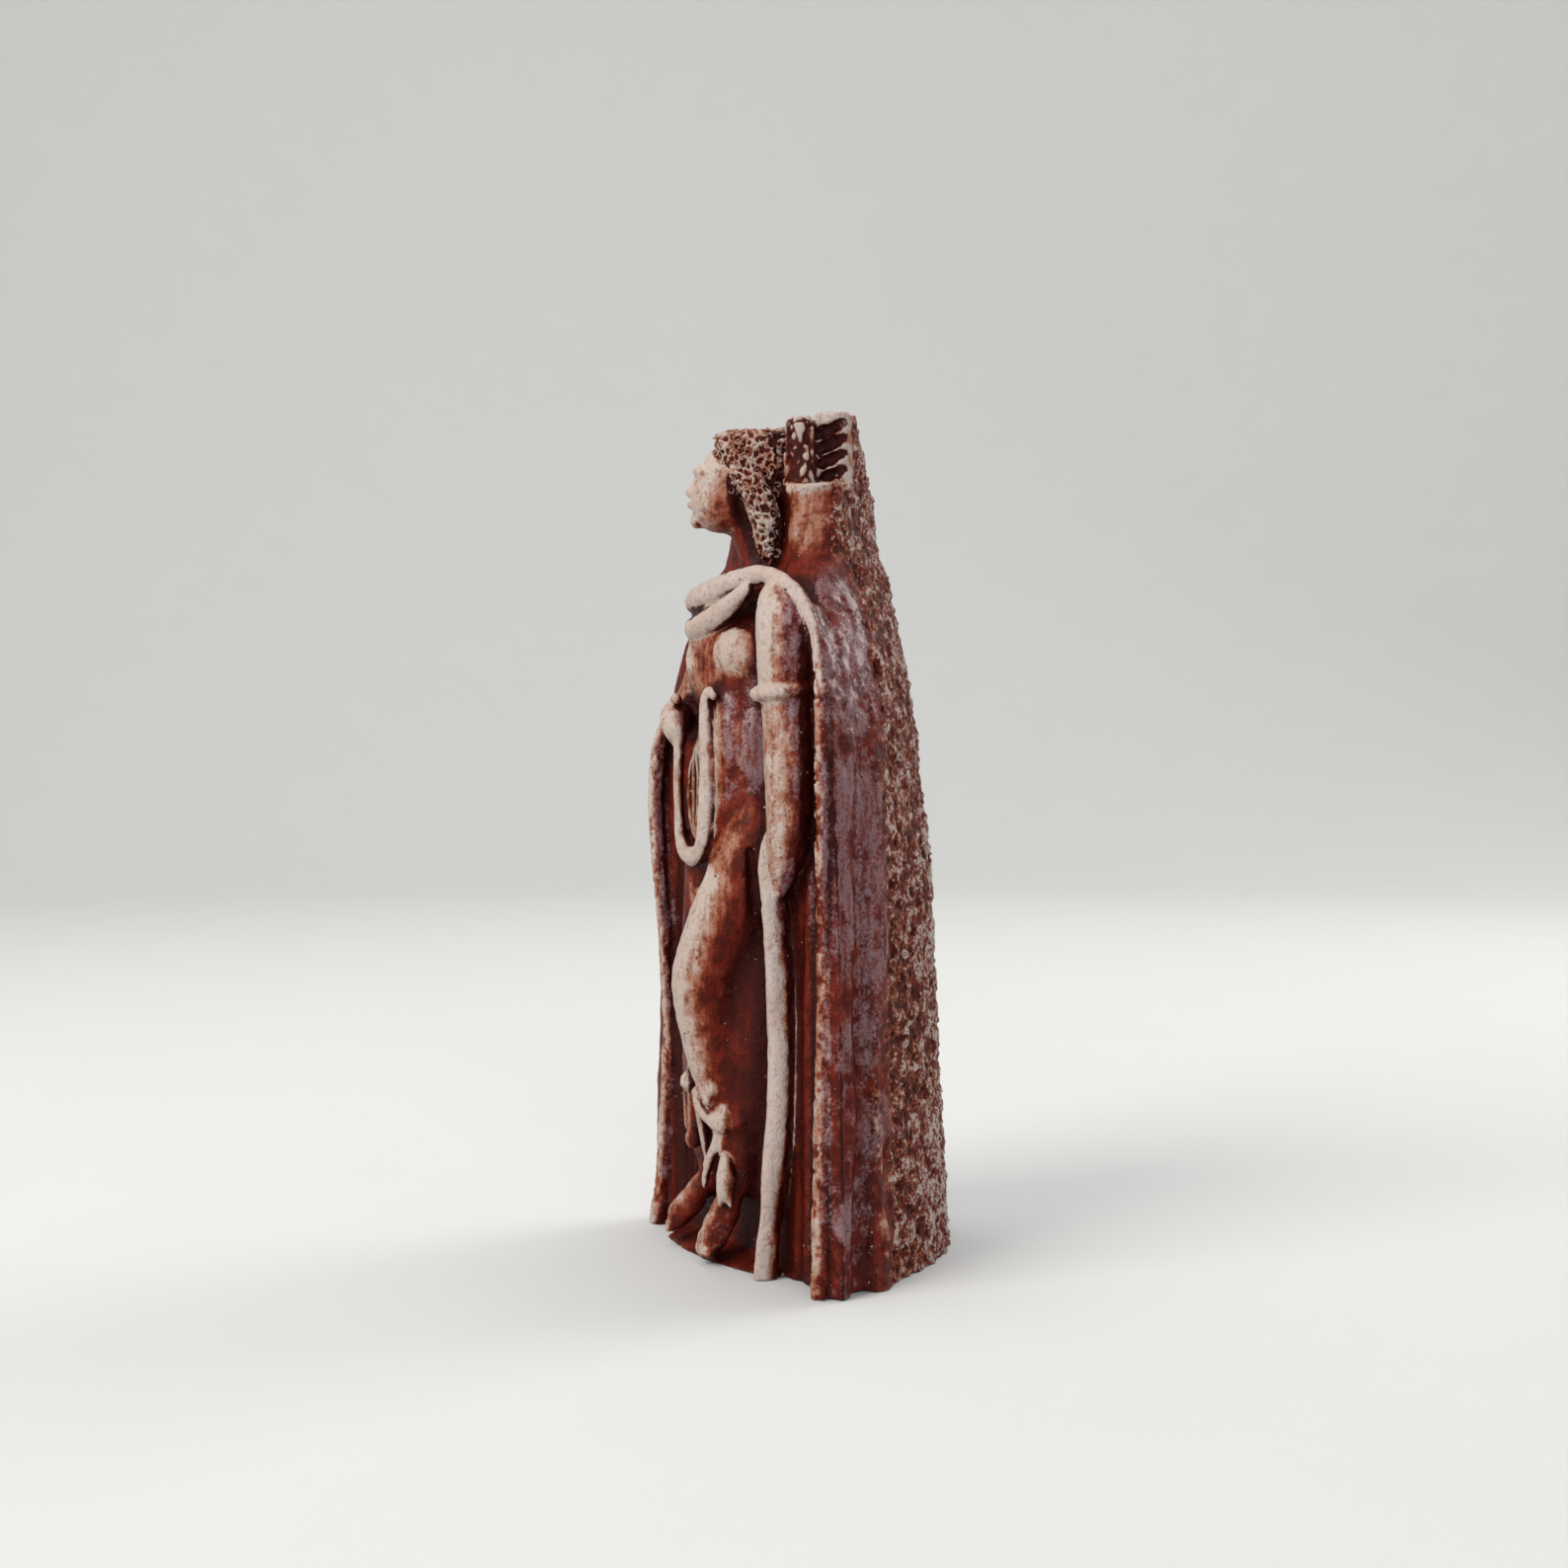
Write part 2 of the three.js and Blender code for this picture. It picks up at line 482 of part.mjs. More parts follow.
function quiver() {
  join(below(strand(QUIVER), QUIVER_RIM.centre[2], 0.3), 0.9);
  join(ring(QUIVER_RIM), 0.25);
  FLETCHINGS.forEach(({ centre: [x, y], half, deep, low, high }) => {
    const shaft = [[x, y, low, 1], [x, y, high - 0.9, 1]];
    join(below(strand(shaft, [deep, half, 1]), high, 0.5), 0.3);
  });
  SLOT_HEIGHTS.forEach((level) => carve(strand(SLOT.map(([x, y, z, r]) => [x, y, level + z, r])), 0.2));
}

cloak();
body();
rolls();
hemAndFeet();
quiver();
head();
hair();
arms();
lyre();

function boxGap(box, x, y, z) {
  const dx = Math.max(box.min.x - x, 0, x - box.max.x);
  const dy = Math.max(box.min.y - y, 0, y - box.max.y);
  const dz = Math.max(box.min.z - z, 0, z - box.max.z);
  return Math.hypot(dx, dy, dz);
}

// Distance from the whole figurine, with spare depth under its foot
function figurineDistance(x, y, z) {
  let d = column(x, y, z);
  forms.forEach((form) => {
    const gap = boxGap(form.box, x, y, z);
    if (form.cut) {
      if (gap < form.blend - d) d = softMax(d, -form.distance(x, y, z), form.blend);
    } else if (gap < form.blend + d) {
      d = softMin(d, form.distance(x, y, z), form.blend);
    }
  });
  return Math.max(d, -SPARE - z);
}

// Corners of a cell are numbered by bits x, y, z; six tetrahedra share the diagonal 0-7
const TETRAHEDRA = [[0, 1, 3, 7], [0, 5, 1, 7], [0, 3, 2, 7], [0, 2, 6, 7], [0, 4, 5, 7], [0, 6, 4, 7]];

// The closed surface where a distance function is zero
function surfaceOf(distance, low, high, step) {
  const counts = [0, 1, 2].map((k) => Math.ceil((high[k] - low[k]) / step) + 1);
  const [nx, ny, nz] = counts;
  const values = new Float64Array(nx * ny * nz);
  const cornerPoint = (id) => {
    const i = id % nx;
    const j = Math.floor(id / nx) % ny;
    const k = Math.floor(id / (nx * ny));
    return [low[0] + i * step, low[1] + j * step, low[2] + k * step];
  };
  for (let id = 0; id < values.length; id += 1) {
    const d = distance(...cornerPoint(id));
    values[id] = Math.abs(d) < LEAST_DISTANCE ? LEAST_DISTANCE : d;
  }
  const points = [];
  const faces = [];
  const known = new Map();
  const crossing = (a, b) => {
    const key = a < b ? a * values.length + b : b * values.length + a;
    let id = known.get(key);
    if (id === undefined) {
      const t = values[a] / (values[a] - values[b]);
      const p = cornerPoint(a);
      const q = cornerPoint(b);
      id = points.length;
      points.push(p.map((value, k) => value + t * (q[k] - value)));
      known.set(key, id);
    }
    return id;
  };
  // A tetrahedron's corners are in right-handed order; faces come out with their normals outward
  const walk = ([a, b, c, d]) => {
    const ids = [a, b, c, d];
    const inside = ids.filter((id) => values[id] < 0);
    const outside = ids.filter((id) => values[id] >= 0);
    if (inside.length === 0 || outside.length === 0) return;
    const order = [...inside, ...outside].map((id) => ids.indexOf(id));
    let swaps = 0;
    order.forEach((m, i) => order.slice(i + 1).forEach((n) => { swaps += n < m ? 1 : 0; }));
    const loop = [];
    if (inside.length === 1) outside.forEach((id) => loop.push(crossing(inside[0], id)));
    if (outside.length === 1) inside.forEach((id) => loop.push(crossing(id, outside[0])));
    if (inside.length === 2) {
      loop.push(crossing(inside[0], outside[0]), crossing(inside[0], outside[1]));
      loop.push(crossing(inside[1], outside[1]), crossing(inside[1], outside[0]));
    }
    if (swaps % 2 === 1) loop.reverse();
    for (let n = 2; n < loop.length; n += 1) faces.push([loop[0], loop[n - 1], loop[n]]);
  };
  const corners = [0, nx * ny].flatMap((level) => [level, level + 1, level + nx, level + nx + 1]);
  for (let k = 0; k < nz - 1; k += 1) {
    for (let j = 0; j < ny - 1; j += 1) {
      for (let i = 0; i < nx - 1; i += 1) {
        const first = (k * ny + j) * nx + i;
        const cell = corners.map((offset) => first + offset);
        const inside = cell.filter((id) => values[id] < 0).length;
        if (inside > 0 && inside < 8) TETRAHEDRA.forEach((tetra) => walk(tetra.map((m) => cell[m])));
      }
    }
  }
  return { points, faces };
}

// Every point moved toward the mean of its neighbours, which evens out the facets
function relax({ points, faces }, share) {
  const sums = points.map(() => [0, 0, 0, 0]);
  faces.forEach((face) => face.forEach((v, i) => {
    const next = points[face[(i + 1) % 3]];
    next.forEach((value, k) => { sums[v][k] += value; });
    sums[v][3] += 1;
  }));
  const moved = points.map((p, v) => p.map((value, k) => (
    sums[v][3] > 0 ? value + share * (sums[v][k] / sums[v][3] - value) : value)));
  return { points: moved, faces };
}

// Fewer facets by edge collapse: the edge that bends the surface least goes first
function simplify({ points, faces }, wanted) {
  const place = points.map((p) => p.slice());
  const alive = faces.map(() => true);
  const around = points.map(() => new Set());
  faces.forEach((face, f) => face.forEach((v) => around[v].add(f)));
  const areaVector = (a, b, c) => {
    const u = [b[0] - a[0], b[1] - a[1], b[2] - a[2]];
    const v = [c[0] - a[0], c[1] - a[1], c[2] - a[2]];
    return [u[1] * v[2] - u[2] * v[1], u[2] * v[0] - u[0] * v[2], u[0] * v[1] - u[1] * v[0]];
  };
  // Sum of squared distances from planes, as the ten numbers of a symmetric matrix
  const errors = points.map(() => new Float64Array(10));
  faces.forEach((face) => {
    const [a, b, c] = face.map((v) => place[v]);
    const n = areaVector(a, b, c);
    const size = Math.hypot(...n) || TINY;
    const [x, y, z] = n.map((value) => value / size);
    const w = -(x * a[0] + y * a[1] + z * a[2]);
    const terms = [x * x, x * y, x * z, x * w, y * y, y * z, y * w, z * z, z * w, w * w];
    face.forEach((v) => terms.forEach((term, i) => { errors[v][i] += term * size; }));
  });
  const errorAt = (q, [x, y, z]) => q[0] * x * x + 2 * q[1] * x * y + 2 * q[2] * x * z + 2 * q[3] * x
    + q[4] * y * y + 2 * q[5] * y * z + 2 * q[6] * y + q[7] * z * z + 2 * q[8] * z + q[9];
  // Places for the joined vertex, best first: the least error if it lies near the edge, then the edge itself
  const placesFor = (q, a, b) => {
    const middle = a.map((value, k) => (value + b[k]) / 2);
    const choices = [middle, a, b];
    const m = new THREE.Matrix3().set(q[0], q[1], q[2], q[1], q[4], q[5], q[2], q[5], q[7]);
    if (Math.abs(m.determinant()) > LEAST_CORNER * (q[0] + q[4] + q[7]) ** 3) {
      const solved = new THREE.Vector3(-q[3], -q[6], -q[8]).applyMatrix3(m.invert()).toArray();
      const length = Math.hypot(...a.map((value, k) => value - b[k]));
      const away = Math.hypot(...solved.map((value, k) => value - middle[k]));
      if (away < length) choices.push(solved);
    }
    return choices.map((p) => [errorAt(q, p), p]).sort((s, t) => s[0] - t[0]);
  };
  // Binary heap of [cost, from, to, stamp of from, stamp of to, places]
  const heap = [];
  const stamp = new Int32Array(points.length);
  const push = (item) => {
    let i = heap.length;
    heap.push(item);
    while (i > 0) {
      const up = (i - 1) >> 1;
      if (heap[up][0] <= item[0]) break;
      heap[i] = heap[up];
      i = up;
    }
    heap[i] = item;
  };
  const pop = () => {
    const top = heap[0];
    const last = heap.pop();
    let i = 0;
    while (heap.length > 0) {
      let down = 2 * i + 1;
      if (down + 1 < heap.length && heap[down + 1][0] < heap[down][0]) down += 1;
      if (down >= heap.length || heap[down][0] >= last[0]) break;
      heap[i] = heap[down];
      i = down;
    }
    if (heap.length > 0) heap[i] = last;
    return top;
  };
  const consider = (a, b) => {
    const sum = errors[a].map((value, i) => value + errors[b][i]);
    const length2 = place[a].reduce((total, value, k) => total + (value - place[b][k]) ** 2, 0);
    const places = placesFor(sum, place[a], place[b]);
    const cost = Math.max(places[0][0], 0) + LENGTH_WEIGHT * length2 * length2;
    push([cost, a, b, stamp[a], stamp[b], places.map(([, p]) => p)]);
  };
  const neighbours = (v) => {
    const out = new Set();
    around[v].forEach((f) => faces[f].forEach((w) => out.add(w)));
    out.delete(v);
    return out;
  };
  const fullness = (corners, size) => {
    const side = (a, b) => Math.hypot(a[0] - b[0], a[1] - b[1], a[2] - b[2]);
    const [a, b, c] = corners;
    return size / Math.max(side(a, b), side(b, c), side(c, a), TINY) ** 2;
  };
  // A facet may not turn over or grow thin; a crumb of a facet follows the vertex's whole ring
  const keepsShape = (v, gone, p) => {
    const ring = [0, 0, 0];
    around[v].forEach((f) => {
      areaVector(...faces[f].map((w) => place[w])).forEach((n, k) => { ring[k] += n; });
    });
    return [...around[v]].every((f) => {
      if (faces[f].includes(gone)) return true;
      const corners = faces[f].map((w) => place[w]);
      const moved = faces[f].map((w) => (w === v ? p : place[w]));
      const old = areaVector(...corners);
      const now = areaVector(...moved);
      const [oldSize, nowSize, ringSize] = [old, now, ring].map((n) => Math.hypot(...n) + TINY);
      const small = oldSize < CRUMB * ringSize;
      const guide = small ? ring : old;
      const guideSize = small ? ringSize : oldSize;
      const turn = (guide[0] * now[0] + guide[1] * now[1] + guide[2] * now[2]) / (nowSize * guideSize);
      const full = fullness(moved, nowSize);
      return turn > LEAST_TURN && (full > LEAST_SHAPE || full > fullness(corners, oldSize));
    });
  };
  const goodPlace = (a, b, places) => {
    const beside = neighbours(b);
    const common = [...neighbours(a)].filter((v) => beside.has(v));
    if (common.length !== 2) return undefined;
    return places.find((p) => keepsShape(a, b, p) && keepsShape(b, a, p));
  };
  const collapse = (a, b, p) => {
    [...around[a]].filter((f) => faces[f].includes(b)).forEach((f) => {
      alive[f] = false;
      faces[f].forEach((v) => around[v].delete(f));
    });
    around[b].forEach((f) => {
      faces[f] = faces[f].map((v) => (v === b ? a : v));
      around[a].add(f);
    });
    around[b].clear();
    place[a] = p;
    errors[a].forEach((value, i) => { errors[a][i] = value + errors[b][i]; });
    stamp[a] += 1;
    stamp[b] = -1;
  };
  // An edge that could not go may go in a later round
  let count = faces.length;
  for (let round = 0; round < ROUNDS && count > wanted; round += 1) {
    faces.forEach((face, f) => {
      if (alive[f]) face.forEach((u, i) => { if (u < face[(i + 1) % 3]) consider(u, face[(i + 1) % 3]); });
    });
    while (count > wanted && heap.length > 0) {
      const [, a, b, stampA, stampB, places] = pop();
      const fresh = stamp[a] === stampA && stamp[b] === stampB;
      const p = fresh ? goodPlace(a, b, places) : undefined;
      if (p) {
        collapse(a, b, p);
        count -= 2;
        neighbours(a).forEach((v) => consider(a, v));
      }
    }
  }
  return { points: place, faces: faces.filter((_, f) => alive[f]) };
}

// The largest of the closed shells, so that no loose crumb stays
function largestShell({ points, faces }) {
  const parent = points.map((_, i) => i);
  const rootOf = (start) => {
    let i = start;
    while (parent[i] !== i) {
      parent[i] = parent[parent[i]];
      i = parent[i];
    }
    return i;
  };
  faces.forEach(([a, b, c]) => {
    parent[rootOf(b)] = rootOf(a);
    parent[rootOf(c)] = rootOf(a);
  });
  const sizes = new Map();
  faces.forEach(([a]) => sizes.set(rootOf(a), (sizes.get(rootOf(a)) || 0) + 1));
  const [largest] = [...sizes].sort((p, q) => q[1] - p[1])[0];
  return { points, faces: faces.filter(([a]) => rootOf(a) === largest) };
}

const wasm = await Module();
wasm.setup();

function solidOf(vertProperties, triVerts) {
  const mesh = new wasm.Mesh({ numProp: 3, vertProperties, triVerts });
  return new wasm.Manifold(mesh);
}

// Only the used points, numbered again
function packed({ points, faces }) {
  const numbers = new Map();
  const flat = [];
  const triVerts = new Uint32Array(faces.flat().map((v) => {
    if (!numbers.has(v)) {
      numbers.set(v, numbers.size);
      flat.push(...points[v]);
    }
    return numbers.get(v);
  }));
  return solidOf(new Float32Array(flat), triVerts);
}

function boxSolid(width, depth, height, x, y, z) {
  const box = new THREE.BoxGeometry(width, depth, height).translate(x, y, z);
  box.deleteAttribute('normal');
  box.deleteAttribute('uv');
  const merged = mergeVertices(box);
  return solidOf(new Float32Array(merged.attributes.position.array), new Uint32Array(merged.index.array));
}

// Only what stands above the flat foot, with the origin under the middle of its outline
function standing(shell) {
  const room = boxSolid(2 * REACH, 2 * REACH, 2 * HEIGHT, 0, 0, HEIGHT);
  const { vertProperties, triVerts } = packed(shell).intersect(room).getMesh();
  const geometry = new THREE.BufferGeometry();
  geometry.setAttribute('position', new THREE.BufferAttribute(vertProperties, 3));
  geometry.setIndex(new THREE.BufferAttribute(triVerts, 1));
  geometry.computeBoundingBox();
  const middle = geometry.boundingBox.getCenter(new THREE.Vector3());
  geometry.translate(-middle.x, -middle.y, 0);
  geometry.computeVertexNormals();
  return geometry;
}

const room = [[-REACH, -REACH, -SPARE - STEP], [REACH, REACH, HEIGHT + 1]];
const shell = relax(largestShell(surfaceOf(figurineDistance, ...room, STEP)), RELAX);
const clay = new THREE.MeshStandardMaterial({ color: 0x8a4a3a, roughness: 0.72, metalness: 0 });
const figurine = new THREE.Mesh(standing(simplify(shell, FACETS)), clay);
figurine.name = 'figurine';

const model = new THREE.Group();
model.add(figurine);

export default model;
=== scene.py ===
import math

import bpy
import numpy as np
from bpy.props import FloatProperty, FloatVectorProperty, IntProperty, PointerProperty
from mathutils import Matrix, Vector


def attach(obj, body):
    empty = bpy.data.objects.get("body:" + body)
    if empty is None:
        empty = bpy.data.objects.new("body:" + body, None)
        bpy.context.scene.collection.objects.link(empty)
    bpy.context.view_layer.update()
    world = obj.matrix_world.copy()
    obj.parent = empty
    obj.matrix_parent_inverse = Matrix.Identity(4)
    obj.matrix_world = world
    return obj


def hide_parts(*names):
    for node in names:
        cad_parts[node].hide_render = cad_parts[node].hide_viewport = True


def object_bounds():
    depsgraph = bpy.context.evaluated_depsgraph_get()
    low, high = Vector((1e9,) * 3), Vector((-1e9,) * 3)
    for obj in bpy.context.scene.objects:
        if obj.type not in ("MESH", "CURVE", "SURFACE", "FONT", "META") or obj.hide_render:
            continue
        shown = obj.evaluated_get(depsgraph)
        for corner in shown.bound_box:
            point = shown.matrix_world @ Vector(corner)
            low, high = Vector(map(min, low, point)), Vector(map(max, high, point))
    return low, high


bl_info = {
    "name": "Cloaked figurine",
    "version": (1, 0, 0),
    "blender": (4, 5, 0),
    "location": "3D View > Sidebar > Figurine",
    "description": "Small fired clay figurine with a lyre and a quiver, and its stage",
    "category": "Add Mesh",
}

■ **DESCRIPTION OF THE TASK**
Repeat exactly the lines running from the one with "const room = [[-REACH, -REACH, -SPARE" through the one with "for node in", both included.

■ **SOLUTION FOR THIS EXERCISE**
const room = [[-REACH, -REACH, -SPARE - STEP], [REACH, REACH, HEIGHT + 1]];
const shell = relax(largestShell(surfaceOf(figurineDistance, ...room, STEP)), RELAX);
const clay = new THREE.MeshStandardMaterial({ color: 0x8a4a3a, roughness: 0.72, metalness: 0 });
const figurine = new THREE.Mesh(standing(simplify(shell, FACETS)), clay);
figurine.name = 'figurine';

const model = new THREE.Group();
model.add(figurine);

export default model;
=== scene.py ===
import math

import bpy
import numpy as np
from bpy.props import FloatProperty, FloatVectorProperty, IntProperty, PointerProperty
from mathutils import Matrix, Vector


def attach(obj, body):
    empty = bpy.data.objects.get("body:" + body)
    if empty is None:
        empty = bpy.data.objects.new("body:" + body, None)
        bpy.context.scene.collection.objects.link(empty)
    bpy.context.view_layer.update()
    world = obj.matrix_world.copy()
    obj.parent = empty
    obj.matrix_parent_inverse = Matrix.Identity(4)
    obj.matrix_world = world
    return obj


def hide_parts(*names):
    for node in names:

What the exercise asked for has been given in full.